Since I’m always so busy Monday night, I’ve decided to make Tuesday “Entertain Your Own Damn Selves Day” (though I do plan on having some more posts later today).
Today, the topic of discussion is how to properly keep Reagan’s memory alive and continue the fight for honor in his name. People may act like they all liked Reagan now, but remember they hated him even worse than Bush back in the day. While idiots now worry that Bush willmake allies angry at us, the muckadoos back in the 80’s were convinced Reagan was going to start a nuclear holocaust killing us all. His enemies and the enemies of America were and still are many, so it is up to us to fight.
First off, I have some new logos. Some people didn’t like anything over the flag, so here is a new simple banner for an American Ronin:

Note to International Readers: You don’t have to live in America be an American Ronin; you just have to fight for the true American principles of liberty and the destruction of evil.
Tom Hoyt also made some banners:
Banner 1
Banner 2
Banner 3
Banner 4
Banner 5
I’ll let him explain them. For 1-3:

6-5Ronin = Reagan died on 6/5, and 6-5 Ronin has a good ring to it in Japanese (not to mention the slightly frightening image of a 6′ 5″
ronin). On the right is the date, center is “ronin,” on the left the motto from the USS Reagan, “Peace Through Strength” and then “Reagan group,” though group in Japanese is used for anything from a kindergarten class to a warrior unit or mafia gang.

Banner 4:

Just has 6/5 in the background and ronin in the foreground; I should have picked a different color for the date

Banner 5:

Has 6 / 5 and ronin on it; I liked the juxtaposition of Japanese with Arabic numerals

As we settle on a banner, I hope to make a page specifying what to do to be one of Reagan’s Ronin. I had a first draft at a list already, but I need more ideas on how to actively fight for the principles of liberty in Reagan’s name. When I have all the requirements down for being an American Ronin, then I’ll make a page devoted exclusively to this.
First off, all should have a shrine to Master Ronin so that you may reflect on your duties daily. This shrine shall consist of a bowl of jellybeans (preferably Jelly Belly). It is permissible and encouraged to eat these jellybeans when reflect on your duties to freedom and the fight against evil, but the bowl should never go empty.
Also, one should be knowledgeable in the works of Master Reagan to defend him from slander. You can let no unkind words of Reagan go unchallenged.
Foremost, you must do something every day to fight for freedom and keep the American spirit alive.
Now, your assignment for today is to come up with some activities we can all do to keep Master Reagan’s legacy alive and fight those who wish to weaken our resolve. Also, what are a good list of books and articles so we can educate ourselves on Master Reagan? Please put these in the comment section and continue your day with honor.
UPDATE: Also, what would be a good slogan or battle cry (and no one say, “Spooooon!”)?

48 Comments

  1. I’ve read where there isn’t enough supporting rock left in Rushmore to add Reagan’s image. I therefore suggest carving his likeness into Half Dome in Yosemite. A fitting tribute that will also piss off the tree-hugging hippies.
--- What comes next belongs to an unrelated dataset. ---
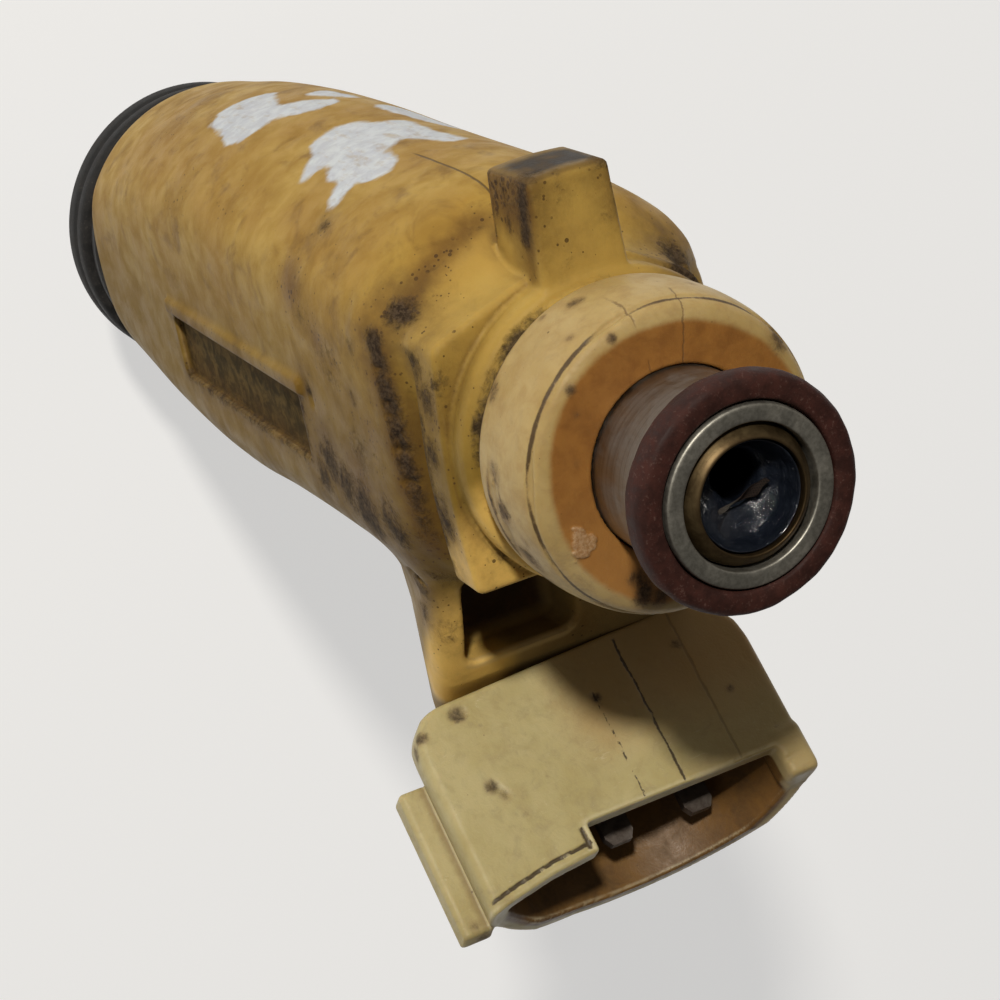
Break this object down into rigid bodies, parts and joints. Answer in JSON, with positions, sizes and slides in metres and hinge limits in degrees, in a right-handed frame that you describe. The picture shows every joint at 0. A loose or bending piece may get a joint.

  2. No secrecy with Reagan’s Ronins. We are to be visible to cause change and strike fear in the hearts of our enemies. If it is deemed that action must be taken against Rall, we shall do it for all to see. I’d like to see his catoon removed from all major publications. How can we get that movement started?

  3. Why don’t we use the characters for “40” to signify his presidency? Is it the idea of a 4’0″ Ronin not striking fear?
    A battlecry memorializing “Peace through superior firepower!”, or ICBM’s, or 1980’s GI Joe… “Go Peacemaker!”
    Or, we could just kick a commie in the balls prior to all engagements.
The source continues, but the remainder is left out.